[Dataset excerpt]
^^^^^^^^

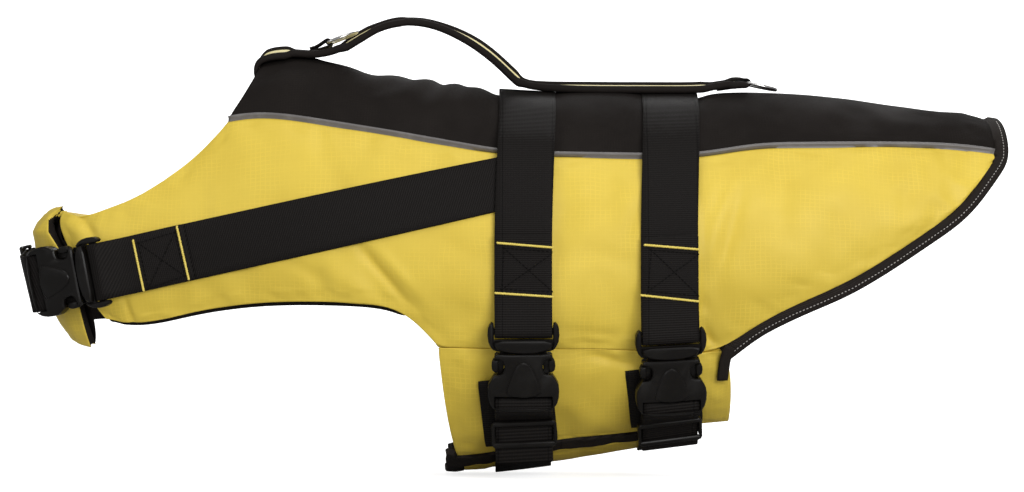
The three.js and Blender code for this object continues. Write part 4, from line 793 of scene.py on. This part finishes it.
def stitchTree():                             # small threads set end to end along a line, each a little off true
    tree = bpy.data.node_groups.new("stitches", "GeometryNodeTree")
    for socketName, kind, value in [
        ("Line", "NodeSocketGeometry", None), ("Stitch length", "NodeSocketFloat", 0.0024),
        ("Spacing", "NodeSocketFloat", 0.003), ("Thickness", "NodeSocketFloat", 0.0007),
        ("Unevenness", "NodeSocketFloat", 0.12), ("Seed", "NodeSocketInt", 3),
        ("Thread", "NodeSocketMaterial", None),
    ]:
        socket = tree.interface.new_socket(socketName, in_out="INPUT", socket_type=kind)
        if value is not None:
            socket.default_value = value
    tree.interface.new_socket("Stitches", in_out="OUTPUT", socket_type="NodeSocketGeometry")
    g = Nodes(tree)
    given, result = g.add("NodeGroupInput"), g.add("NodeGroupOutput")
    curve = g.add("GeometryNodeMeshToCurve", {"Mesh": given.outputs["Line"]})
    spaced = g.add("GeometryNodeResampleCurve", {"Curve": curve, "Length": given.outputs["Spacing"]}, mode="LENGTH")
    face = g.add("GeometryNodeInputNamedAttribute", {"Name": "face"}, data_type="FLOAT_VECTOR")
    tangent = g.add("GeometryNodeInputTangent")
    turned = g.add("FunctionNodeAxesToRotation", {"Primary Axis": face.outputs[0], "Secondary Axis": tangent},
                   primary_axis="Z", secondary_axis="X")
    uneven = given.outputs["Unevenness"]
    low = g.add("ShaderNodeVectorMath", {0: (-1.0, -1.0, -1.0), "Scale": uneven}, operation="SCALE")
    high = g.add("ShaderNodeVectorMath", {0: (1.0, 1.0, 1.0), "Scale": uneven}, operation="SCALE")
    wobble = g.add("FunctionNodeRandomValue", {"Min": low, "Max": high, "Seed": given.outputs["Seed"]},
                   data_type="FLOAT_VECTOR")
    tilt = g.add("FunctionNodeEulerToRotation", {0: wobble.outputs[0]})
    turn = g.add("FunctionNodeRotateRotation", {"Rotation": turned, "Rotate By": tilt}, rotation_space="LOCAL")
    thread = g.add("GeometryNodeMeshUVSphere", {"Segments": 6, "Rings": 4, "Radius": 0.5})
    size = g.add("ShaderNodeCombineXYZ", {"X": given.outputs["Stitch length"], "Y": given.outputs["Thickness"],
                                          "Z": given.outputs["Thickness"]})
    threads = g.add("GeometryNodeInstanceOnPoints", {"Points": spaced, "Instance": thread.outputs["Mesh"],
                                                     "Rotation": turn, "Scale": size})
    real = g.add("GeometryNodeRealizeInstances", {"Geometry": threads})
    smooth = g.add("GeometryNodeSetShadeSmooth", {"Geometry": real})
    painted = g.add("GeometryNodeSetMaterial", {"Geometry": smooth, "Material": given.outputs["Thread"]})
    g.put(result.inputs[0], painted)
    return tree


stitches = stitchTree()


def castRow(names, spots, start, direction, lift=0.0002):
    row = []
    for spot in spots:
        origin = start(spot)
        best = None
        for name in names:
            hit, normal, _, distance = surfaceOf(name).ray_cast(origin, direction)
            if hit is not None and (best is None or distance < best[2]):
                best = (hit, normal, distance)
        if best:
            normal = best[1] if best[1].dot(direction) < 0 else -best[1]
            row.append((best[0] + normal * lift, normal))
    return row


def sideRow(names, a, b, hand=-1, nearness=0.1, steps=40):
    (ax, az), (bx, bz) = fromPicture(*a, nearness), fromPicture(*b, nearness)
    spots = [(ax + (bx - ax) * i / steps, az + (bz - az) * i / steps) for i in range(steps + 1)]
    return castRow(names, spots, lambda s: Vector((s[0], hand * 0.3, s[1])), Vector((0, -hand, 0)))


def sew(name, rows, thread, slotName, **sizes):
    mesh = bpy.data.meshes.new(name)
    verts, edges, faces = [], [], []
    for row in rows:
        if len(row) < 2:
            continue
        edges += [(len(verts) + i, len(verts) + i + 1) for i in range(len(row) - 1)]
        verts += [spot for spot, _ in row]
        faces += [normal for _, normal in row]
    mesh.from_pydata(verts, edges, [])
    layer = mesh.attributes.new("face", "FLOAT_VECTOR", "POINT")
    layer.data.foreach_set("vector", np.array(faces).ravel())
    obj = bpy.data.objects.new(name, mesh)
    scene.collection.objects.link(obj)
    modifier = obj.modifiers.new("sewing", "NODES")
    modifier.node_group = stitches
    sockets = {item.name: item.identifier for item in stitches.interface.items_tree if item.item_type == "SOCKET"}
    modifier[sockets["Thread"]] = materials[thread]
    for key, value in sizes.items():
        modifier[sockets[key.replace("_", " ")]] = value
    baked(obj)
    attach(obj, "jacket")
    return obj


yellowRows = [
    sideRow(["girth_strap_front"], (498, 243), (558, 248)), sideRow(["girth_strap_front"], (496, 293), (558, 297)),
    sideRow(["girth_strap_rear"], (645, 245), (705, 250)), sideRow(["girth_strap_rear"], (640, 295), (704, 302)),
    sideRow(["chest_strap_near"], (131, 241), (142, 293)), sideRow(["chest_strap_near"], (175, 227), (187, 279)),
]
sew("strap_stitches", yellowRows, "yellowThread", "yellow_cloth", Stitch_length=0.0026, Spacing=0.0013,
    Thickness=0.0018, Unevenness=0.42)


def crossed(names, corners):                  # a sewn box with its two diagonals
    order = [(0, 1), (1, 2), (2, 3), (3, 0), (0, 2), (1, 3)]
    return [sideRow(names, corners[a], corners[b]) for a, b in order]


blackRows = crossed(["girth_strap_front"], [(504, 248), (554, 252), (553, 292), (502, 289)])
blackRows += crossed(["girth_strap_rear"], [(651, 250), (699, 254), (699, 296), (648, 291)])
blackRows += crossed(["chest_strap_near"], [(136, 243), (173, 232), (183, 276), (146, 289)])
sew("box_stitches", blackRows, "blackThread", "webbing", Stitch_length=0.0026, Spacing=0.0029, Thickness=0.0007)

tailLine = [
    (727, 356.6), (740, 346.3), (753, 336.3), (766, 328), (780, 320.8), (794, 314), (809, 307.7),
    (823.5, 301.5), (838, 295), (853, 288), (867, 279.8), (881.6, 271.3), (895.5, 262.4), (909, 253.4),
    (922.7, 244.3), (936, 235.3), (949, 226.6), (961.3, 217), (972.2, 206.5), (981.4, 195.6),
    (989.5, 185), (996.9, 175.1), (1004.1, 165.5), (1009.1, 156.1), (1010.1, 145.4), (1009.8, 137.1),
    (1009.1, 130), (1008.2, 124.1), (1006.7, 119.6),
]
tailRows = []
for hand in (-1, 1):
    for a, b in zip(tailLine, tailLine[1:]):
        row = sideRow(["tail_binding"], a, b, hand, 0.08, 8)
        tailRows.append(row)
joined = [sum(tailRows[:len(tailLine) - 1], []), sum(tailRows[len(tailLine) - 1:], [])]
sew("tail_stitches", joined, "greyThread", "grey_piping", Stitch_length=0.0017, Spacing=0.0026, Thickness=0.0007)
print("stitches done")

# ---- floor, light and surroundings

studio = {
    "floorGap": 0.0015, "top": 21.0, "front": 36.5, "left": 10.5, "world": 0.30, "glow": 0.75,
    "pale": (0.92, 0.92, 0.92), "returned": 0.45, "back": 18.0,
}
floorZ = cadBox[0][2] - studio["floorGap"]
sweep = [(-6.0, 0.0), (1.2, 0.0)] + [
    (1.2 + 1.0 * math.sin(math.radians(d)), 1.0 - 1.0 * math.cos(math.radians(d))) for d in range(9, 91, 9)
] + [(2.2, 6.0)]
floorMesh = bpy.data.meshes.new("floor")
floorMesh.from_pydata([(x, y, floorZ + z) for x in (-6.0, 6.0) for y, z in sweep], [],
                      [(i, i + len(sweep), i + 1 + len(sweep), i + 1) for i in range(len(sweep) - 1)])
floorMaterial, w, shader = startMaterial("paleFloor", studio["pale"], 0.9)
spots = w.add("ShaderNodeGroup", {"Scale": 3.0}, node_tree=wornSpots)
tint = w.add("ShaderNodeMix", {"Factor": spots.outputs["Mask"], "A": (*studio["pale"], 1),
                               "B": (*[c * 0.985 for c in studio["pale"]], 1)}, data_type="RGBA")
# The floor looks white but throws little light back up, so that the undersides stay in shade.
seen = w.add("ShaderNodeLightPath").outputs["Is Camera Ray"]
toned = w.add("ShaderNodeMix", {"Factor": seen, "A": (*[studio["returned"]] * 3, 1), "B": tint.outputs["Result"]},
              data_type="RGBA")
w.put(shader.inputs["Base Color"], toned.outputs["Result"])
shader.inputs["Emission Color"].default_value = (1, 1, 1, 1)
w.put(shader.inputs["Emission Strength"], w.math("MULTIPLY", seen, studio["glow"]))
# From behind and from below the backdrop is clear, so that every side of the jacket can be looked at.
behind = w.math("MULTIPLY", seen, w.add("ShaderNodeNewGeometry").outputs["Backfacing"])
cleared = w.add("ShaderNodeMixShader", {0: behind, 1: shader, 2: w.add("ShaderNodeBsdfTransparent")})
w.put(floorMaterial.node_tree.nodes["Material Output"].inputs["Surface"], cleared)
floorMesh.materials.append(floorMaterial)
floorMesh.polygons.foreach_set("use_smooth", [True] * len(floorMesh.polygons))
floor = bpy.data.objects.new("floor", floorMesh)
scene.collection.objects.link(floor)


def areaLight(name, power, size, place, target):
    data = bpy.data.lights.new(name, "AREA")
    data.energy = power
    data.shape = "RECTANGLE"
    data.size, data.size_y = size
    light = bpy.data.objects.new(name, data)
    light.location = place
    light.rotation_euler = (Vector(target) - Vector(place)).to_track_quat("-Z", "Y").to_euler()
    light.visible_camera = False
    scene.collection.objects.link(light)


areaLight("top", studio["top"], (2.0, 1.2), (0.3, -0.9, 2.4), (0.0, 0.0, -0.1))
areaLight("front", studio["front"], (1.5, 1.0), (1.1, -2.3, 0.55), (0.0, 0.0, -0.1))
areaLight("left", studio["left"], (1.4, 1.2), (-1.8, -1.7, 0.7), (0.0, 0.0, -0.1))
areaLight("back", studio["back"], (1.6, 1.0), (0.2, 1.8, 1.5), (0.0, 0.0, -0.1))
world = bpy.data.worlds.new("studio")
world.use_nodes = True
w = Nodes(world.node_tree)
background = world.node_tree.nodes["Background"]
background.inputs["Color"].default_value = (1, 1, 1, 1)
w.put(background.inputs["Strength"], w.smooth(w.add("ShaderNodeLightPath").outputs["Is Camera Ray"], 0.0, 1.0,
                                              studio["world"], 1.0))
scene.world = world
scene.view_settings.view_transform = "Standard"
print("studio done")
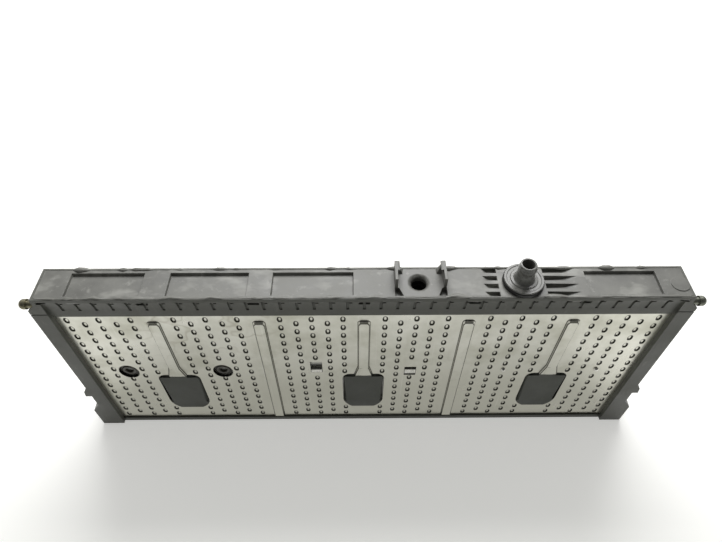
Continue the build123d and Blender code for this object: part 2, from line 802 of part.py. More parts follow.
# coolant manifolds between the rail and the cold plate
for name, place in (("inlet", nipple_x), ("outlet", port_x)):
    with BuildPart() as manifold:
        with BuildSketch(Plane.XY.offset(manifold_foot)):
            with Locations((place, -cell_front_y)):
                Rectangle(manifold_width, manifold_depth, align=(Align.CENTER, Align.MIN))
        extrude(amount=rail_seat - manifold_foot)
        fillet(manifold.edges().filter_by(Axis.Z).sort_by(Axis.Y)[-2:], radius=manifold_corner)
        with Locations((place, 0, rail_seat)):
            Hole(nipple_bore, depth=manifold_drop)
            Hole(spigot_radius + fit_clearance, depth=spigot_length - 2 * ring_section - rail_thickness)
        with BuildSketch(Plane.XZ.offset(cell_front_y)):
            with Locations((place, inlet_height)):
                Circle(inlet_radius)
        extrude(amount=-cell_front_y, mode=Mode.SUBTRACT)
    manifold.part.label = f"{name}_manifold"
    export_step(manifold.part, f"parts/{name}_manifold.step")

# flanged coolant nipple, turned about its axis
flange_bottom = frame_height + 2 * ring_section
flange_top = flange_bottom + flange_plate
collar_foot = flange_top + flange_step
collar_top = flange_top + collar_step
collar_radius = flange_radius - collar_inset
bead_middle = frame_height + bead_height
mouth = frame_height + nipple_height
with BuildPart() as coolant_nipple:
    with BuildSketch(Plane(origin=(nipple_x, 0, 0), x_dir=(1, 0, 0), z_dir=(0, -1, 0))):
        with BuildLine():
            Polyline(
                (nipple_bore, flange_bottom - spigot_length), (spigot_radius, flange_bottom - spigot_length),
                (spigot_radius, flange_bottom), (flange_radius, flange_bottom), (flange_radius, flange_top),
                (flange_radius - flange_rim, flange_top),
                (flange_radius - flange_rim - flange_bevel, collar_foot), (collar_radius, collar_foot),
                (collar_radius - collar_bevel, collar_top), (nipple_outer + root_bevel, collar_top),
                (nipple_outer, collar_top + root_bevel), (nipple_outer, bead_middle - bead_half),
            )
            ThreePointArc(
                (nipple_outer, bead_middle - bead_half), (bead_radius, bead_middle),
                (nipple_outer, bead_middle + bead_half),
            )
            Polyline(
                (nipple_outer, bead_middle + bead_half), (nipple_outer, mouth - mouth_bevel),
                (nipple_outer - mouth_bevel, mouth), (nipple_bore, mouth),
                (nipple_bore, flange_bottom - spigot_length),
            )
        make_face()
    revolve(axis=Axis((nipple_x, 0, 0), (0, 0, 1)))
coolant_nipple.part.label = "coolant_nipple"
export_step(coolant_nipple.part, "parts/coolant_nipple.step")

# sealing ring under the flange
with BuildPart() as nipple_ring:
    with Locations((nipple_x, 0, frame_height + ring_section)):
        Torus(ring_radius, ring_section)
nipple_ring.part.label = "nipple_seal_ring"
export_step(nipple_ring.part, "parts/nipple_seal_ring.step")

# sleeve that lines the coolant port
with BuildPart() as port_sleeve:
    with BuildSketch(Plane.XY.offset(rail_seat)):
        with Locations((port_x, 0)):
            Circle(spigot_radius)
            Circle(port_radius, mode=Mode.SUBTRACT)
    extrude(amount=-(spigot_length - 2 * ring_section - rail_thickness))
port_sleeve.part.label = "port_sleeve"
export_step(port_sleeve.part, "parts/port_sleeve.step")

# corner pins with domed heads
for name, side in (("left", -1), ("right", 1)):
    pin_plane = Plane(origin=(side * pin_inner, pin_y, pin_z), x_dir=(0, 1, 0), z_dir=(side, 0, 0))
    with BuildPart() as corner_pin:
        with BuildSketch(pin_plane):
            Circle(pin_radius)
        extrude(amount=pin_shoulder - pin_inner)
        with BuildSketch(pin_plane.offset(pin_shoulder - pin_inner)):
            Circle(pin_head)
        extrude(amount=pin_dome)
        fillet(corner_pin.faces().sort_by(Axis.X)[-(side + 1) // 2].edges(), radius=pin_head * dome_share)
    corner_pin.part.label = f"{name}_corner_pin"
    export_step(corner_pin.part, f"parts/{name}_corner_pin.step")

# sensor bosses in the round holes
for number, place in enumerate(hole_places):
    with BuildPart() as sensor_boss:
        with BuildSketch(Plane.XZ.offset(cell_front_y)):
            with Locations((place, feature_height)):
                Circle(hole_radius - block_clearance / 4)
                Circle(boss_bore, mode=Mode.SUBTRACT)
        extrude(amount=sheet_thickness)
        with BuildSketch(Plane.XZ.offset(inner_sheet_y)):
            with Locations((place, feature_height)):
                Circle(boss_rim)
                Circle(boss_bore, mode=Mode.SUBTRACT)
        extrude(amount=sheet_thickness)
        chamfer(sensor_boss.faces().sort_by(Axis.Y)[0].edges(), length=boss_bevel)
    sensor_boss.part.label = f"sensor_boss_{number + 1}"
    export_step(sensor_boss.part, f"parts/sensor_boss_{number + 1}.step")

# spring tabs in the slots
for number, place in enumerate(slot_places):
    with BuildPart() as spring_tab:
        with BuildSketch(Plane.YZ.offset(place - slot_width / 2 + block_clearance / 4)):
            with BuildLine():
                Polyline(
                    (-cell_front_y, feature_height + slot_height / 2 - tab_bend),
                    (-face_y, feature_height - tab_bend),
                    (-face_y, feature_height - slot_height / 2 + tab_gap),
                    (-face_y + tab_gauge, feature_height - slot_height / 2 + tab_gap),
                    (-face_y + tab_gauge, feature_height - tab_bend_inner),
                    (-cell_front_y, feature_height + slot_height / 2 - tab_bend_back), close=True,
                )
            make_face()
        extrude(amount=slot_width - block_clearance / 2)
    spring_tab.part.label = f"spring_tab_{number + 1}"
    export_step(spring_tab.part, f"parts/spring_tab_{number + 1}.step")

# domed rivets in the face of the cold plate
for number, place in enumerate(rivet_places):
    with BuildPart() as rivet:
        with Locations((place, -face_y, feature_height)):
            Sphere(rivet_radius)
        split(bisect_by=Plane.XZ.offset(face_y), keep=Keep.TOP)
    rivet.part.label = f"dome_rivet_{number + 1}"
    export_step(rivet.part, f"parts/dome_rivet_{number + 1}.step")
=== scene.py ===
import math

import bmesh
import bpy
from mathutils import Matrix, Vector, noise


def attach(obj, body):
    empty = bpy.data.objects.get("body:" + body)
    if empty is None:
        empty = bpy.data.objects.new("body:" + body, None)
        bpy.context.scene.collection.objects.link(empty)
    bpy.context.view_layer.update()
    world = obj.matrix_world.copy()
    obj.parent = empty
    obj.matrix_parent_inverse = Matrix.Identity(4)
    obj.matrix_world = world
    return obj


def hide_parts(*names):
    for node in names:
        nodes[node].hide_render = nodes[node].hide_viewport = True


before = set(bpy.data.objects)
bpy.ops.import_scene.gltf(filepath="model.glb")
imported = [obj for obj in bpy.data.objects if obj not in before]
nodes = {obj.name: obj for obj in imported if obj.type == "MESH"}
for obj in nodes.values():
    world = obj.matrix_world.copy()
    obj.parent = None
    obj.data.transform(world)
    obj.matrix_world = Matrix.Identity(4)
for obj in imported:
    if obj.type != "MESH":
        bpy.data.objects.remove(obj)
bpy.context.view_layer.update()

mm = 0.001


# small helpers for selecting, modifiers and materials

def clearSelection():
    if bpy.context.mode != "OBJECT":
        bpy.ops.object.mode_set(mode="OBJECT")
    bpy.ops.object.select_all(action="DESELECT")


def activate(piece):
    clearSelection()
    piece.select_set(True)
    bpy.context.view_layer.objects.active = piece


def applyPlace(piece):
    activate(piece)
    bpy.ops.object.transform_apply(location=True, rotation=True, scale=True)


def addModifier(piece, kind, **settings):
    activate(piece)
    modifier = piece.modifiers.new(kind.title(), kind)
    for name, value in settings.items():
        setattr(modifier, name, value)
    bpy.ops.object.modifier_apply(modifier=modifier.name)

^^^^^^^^

Directions:
Work through the records line by line and tally those holding "code". Reply with the number alone.

Finished task:
2